Whether it’s Russell Stover’s famous chocolate assortments or Valentine heart boxes, America’s best-selling Whitman’s Sampler™ or a box of Pangburn’s Millionaires™, more than 1,000 everyday and seasonal products have made Russell Stover one of America’s greatest brands.
Today, consumer interest in healthier snacks and candies is at an all-time high. Russell Stover’s newest “lifestyle” product lines — Sugar Free and Net Carb — are helping consumers lead healthier lifestyles without sacrificing the great taste for which Russell Stover is famous. Russell Stover Candies has become America’s leading producer of sugar-free and lowcarb chocolates with more than 50 everyday and seasonal products.

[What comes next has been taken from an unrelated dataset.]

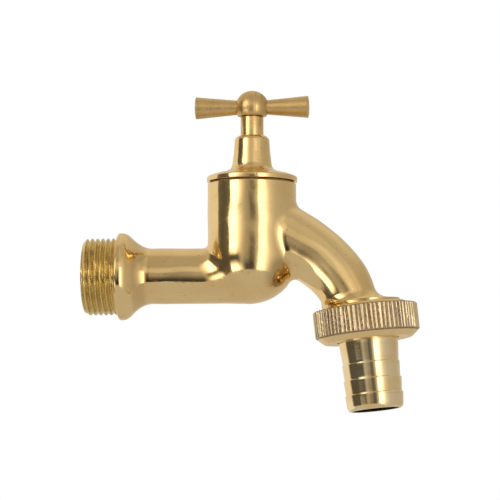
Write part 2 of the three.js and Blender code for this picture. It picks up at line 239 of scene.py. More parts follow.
def turn_on_lathe(
    name: str,
    outline: Outline,
    axis: Axis,
    segments: int,
    shape: Callable[[Points], Points] | None = None,
) -> bpy.types.Object:
    """Turns an outline into a closed shell about an axis.

    Args:
        name: the piece's name.
        outline: its outline, from axis to axis or closed on itself.
        axis: where it lies.
        segments: how many steps the spin takes.
        shape: moves the vertices in the axis's own coordinates, such as for a thread or a knurl.

    Returns:
        The piece, with its place in its mesh.
    """
    piece = draw_outline(name, outline)
    with editing(piece):
        bpy.ops.mesh.spin(steps=segments, angle=TURN, center=(0, 0, 0), axis=(0, 0, 1))
    tidy_shell(piece)
    if shape is not None:
        set_vertices(piece, shape(vertices_of(piece)))
    piece.data.transform(axis.matrix())
    return piece


def smooth_shade(piece: bpy.types.Object, sharp_degrees: float = 32.0) -> None:
    """Shades a piece smooth, with edges sharper than an angle kept crisp."""
    pick(piece)
    bpy.ops.object.shade_smooth_by_angle(angle=math.radians(sharp_degrees))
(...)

From the beginning, advertising was limited to local newspapers during major gift-giving seasons. Prime store locations and the selection of prominent merchant agents were considered the most valuable means of promotion. Agents were carefully selected and required to order fresh stock each week. Prominently displayed Russell Stover fixtures were heavily promoted by the agents through window displays and other point-ofpurchase material.
Significant national television and print advertising began in 1993, but a prominent fixture program remains at the heart of the company’s promotional activities. Today, more than 40,000 permanent fixtures display Russell Stover candies at America’s leading retailers. The strongest retailers in the country, both big and small, rely on the everyday fixture program to give them a prestigious anchor to their card, floral, and candy departments.
The success of the Russell Stover brand builds on family tradition and maintaining a few simple principles: produce the highest-quality candy possible, sell it at an affordable price, and follow through with exceptional service. An unwavering commitment to these values is the essence of Russell Stover Candies.